Yes, Houck certainly could — hating Psaki is his job, after all. The Space Force “kerfuffle” is something Houck helped manufacture for no other reason to have a reason to attack Psaki. He’s certainly never to to acknowledge Paski’s humanity. And, of course, nobody is allowed to ever be critical of his man-crush.
Houck even managed to take some time away from his anti-Psaki rage to work in a tribute to his man-crush:
Though falsely treated by leftists as a carnival barker worse than even Jim Acosta, Fox’s Peter Doocy showed himself to be a far better man than the actual characters like Acosta and Brian Karem that Trump spokespeople had to deal with when he told Goldstein that Psaki has run “a very low-blood-pressure briefing room.”
If only we call could aspire to that level of civility in the face of nonsense.
Reminder: Spewing hatred at Acosta because he dared to ask questions of the Trump administration was Houck’s main job in the Trump years.
Which brings us to a May 7 post, in which Houck complained that a Politico profile of Doocy wasn’t man-crushy enough and spent too much time (which is to say, any time) likening him to Acosta:
Christopher Cadelago’s feature “Is Fox’s Peter Doocy Just Asking Questions — Or Trolling the White House” led with the build-up to President Biden’s March 25 press conference and what ended up not being “a titanic collision between” Biden and Doocy as Biden chose not to call on him.

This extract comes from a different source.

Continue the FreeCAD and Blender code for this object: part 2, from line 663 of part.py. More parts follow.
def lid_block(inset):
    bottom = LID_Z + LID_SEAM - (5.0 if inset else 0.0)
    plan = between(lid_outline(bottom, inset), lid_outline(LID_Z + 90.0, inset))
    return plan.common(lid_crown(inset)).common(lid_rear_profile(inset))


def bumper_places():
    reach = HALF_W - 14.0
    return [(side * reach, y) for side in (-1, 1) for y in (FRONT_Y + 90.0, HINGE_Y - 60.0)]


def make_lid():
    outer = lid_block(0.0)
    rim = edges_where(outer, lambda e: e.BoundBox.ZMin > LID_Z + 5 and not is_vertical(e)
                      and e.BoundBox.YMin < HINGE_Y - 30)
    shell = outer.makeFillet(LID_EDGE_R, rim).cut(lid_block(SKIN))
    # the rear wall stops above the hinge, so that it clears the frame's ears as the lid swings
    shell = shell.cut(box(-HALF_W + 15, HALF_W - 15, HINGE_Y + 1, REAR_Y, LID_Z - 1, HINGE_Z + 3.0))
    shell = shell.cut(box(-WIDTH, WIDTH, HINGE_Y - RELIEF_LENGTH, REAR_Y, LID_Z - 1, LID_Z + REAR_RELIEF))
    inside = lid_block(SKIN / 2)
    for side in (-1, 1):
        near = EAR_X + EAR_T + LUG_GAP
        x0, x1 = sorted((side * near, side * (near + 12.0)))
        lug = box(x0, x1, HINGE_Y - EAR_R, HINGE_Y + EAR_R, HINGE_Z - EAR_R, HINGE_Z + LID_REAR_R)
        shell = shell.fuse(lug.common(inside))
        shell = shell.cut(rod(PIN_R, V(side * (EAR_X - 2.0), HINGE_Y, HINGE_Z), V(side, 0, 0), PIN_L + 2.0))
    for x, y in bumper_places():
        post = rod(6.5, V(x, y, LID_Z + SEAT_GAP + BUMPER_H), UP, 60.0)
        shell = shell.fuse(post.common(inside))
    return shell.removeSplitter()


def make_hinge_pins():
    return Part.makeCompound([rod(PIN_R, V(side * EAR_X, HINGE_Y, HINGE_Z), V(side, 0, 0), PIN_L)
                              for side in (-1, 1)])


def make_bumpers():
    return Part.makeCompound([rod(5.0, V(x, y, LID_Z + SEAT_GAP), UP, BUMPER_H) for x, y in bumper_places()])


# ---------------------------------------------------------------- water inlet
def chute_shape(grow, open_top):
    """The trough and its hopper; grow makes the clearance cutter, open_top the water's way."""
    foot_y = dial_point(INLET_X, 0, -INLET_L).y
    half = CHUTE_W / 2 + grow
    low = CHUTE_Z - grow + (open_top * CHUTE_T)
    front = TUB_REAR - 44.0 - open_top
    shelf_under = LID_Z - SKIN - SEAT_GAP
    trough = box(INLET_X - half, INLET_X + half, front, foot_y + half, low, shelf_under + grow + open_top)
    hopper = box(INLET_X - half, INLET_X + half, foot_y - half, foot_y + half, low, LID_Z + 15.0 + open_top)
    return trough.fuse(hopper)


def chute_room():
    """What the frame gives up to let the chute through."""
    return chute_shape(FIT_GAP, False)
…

Cadelago described Doocy as someone who had “positioned himself as the chief foil to the administration in the press room” and developed a journalistic decorum that was “courteous, crisp, [and] oppositional” yet had offered “laconic yet spring-loaded questions” to Psaki in early briefings.
[…]Adding that the news cycle “can be seen as a distillation, in a single reporter, of the challenge facing Fox in the Biden era,” Cadelago said that Doocy has become “a smooth yet aggressive, social media-savvy correspondent who might feel like a fresh face on TV, yet is indisputably of, by and for Fox.”
And in the world of the liberal media where Fox is the enemy, that’s almost always going to be seen as a bad thing.
Cadelago even compared Doocy to carnival barker Jim Acosta of CNN, but said Doocy “rarely raises his voice” “jump[ed] into loud, heated sparing matches.”
Later in the piece, he’d return to this implicit comparison, saying Doocy’s “relentless jousting with the Biden administration has drawn more criticism from the left and even from some journalists at other networks” with complaints that “his approach” has been “intentionally provocative, in service of his own image and the network’s, as Fox tries to make its oppositional stance clear.”
No mention, of course, of Doocy pushing fake news by asking Psaki about a false story involving Kamala Harris’ book purportedly being given to immigrant children (which the MRC later stealth-edited out of an item he wrote on the exchange). Houck grew increasingly perturbed that Doocy was likened to the despised Acosta, even bizarrely lashing out yet again at CNN’s Oliver Darcy and descending again into Acosta Derangement Syndrome:
Conservative media Benedict Arnold and CNN media reporter Oliver Darcy was also predictably, insisting Doocy bears more resemblance to a divisive pundit than an actual journalist: “Doocy’s line of questioning fits neatly into the messaging pushed by Fox’s conservative newscasts and propagandistic primetime shows.”
Again, Doocy’s not someone who’d equate media criticism to death threats, meltdown over a period when briefs were audio-only or when he wasn’t called on, stage a book signing, tweet a picture of himself looking at himself in the mirror, but that’s just us.
In response, a Fox News spokesperson told NewsBusters: “If you want to predict what CNN will cover, watch FOX News — it’s a good indicator of what their partisan activists will spend hours attempting to misconstrue for relevance and ratings.”
Actually, it is pretty much just you, Curt — the fact that you can’t let your rage against Acosta go appears to be some sort of mental issue. How does Houck know for sure that Doocy’s not like Acosta? That’s just wacky man-crushing. And why did Houck think he needed to get a comment from Fox News to respond to the Politico piece? It’s almost as if the MRC is part of Fox News’ PR department.
Houck concluded with one last bit of man-crushing:
Cadelago closed with an important tidbit that Doocy has largely stopped tweeting to better focus on his job and, not surprisingly “disputes the characterization of his job as one big troll.”
And perhaps most importantly, he makes clear that he’s not looking for his next break or job (even though Psaki’s tried and failed to help Resistance-types make Doocy look bad)[.]
Again, Houck doesn’t know any of that. And when Doocy inevitably gets rewarded for his hostile questioning of Psaki with his own Fox News show, will he lash out at Doocy the way he did at Acosta when the same thing happened to him?